All is not lost, though. As you'll recall from the discussion of special relativity, there are two fundamental problems with faster-than light travel. One is that an object with mass traveling at the speed of light would have to have infinite energy. There's no reason to think that this correlation is transmitted by something with mass, though, so that's not an issue.

The bigger and more fundamental problem is that if information is ever transmitted superluminally, causality and the nature of time itself break down. Fortunately, it turns out that we can prove that this non-local correlation doesn't actually allow any information to be transmitted faster than light. This is called the no-communication theorem.

Imagine the set-up we discussed before. Alice on Proxima Centauri and Bob on Earth have a set of entangled electrons that they're going to measure the spins of. Each of them picks an axis to measure spin along at random. Later on Alice will travel back to Earth and they can compare their results and their choices of axis. Once they get to Earth, they'll find that Alice's data set–call it A–and Bob's– call it B–have a correlation of cos(θ) and conclude that their electrons were communicating instantaneously somehow.
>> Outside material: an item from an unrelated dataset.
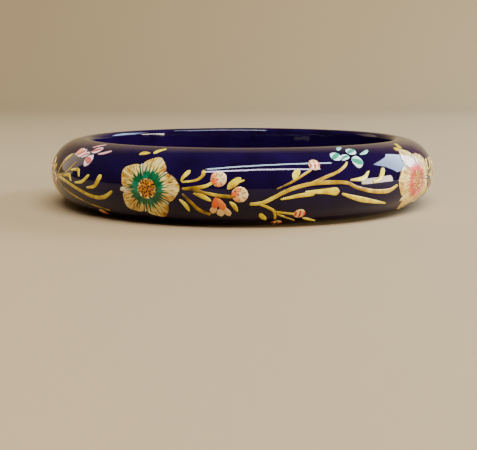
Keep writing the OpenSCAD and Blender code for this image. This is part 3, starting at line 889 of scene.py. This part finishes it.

But suppose, instead, that Alice wants to try to send a message home from Proxima Centauri instantaneously this way. She can't control what spins the electrons have when she measures them: she can only vary two things. Whether she takes a measurement at all, and what axis she uses to do so. Can Bob figure these things out by measuring his own set of electrons?

Thus, in this situation it is impossible for Bob to figure out whether Alice has measured her electrons' spin, or what axis she measured them along, until she comes back to Earth to tell him. Furthermore, even once they meet again to discuss their results, neither one of them can prove that their measurements happened "first": from a relativistic point of view, they were simultaneous.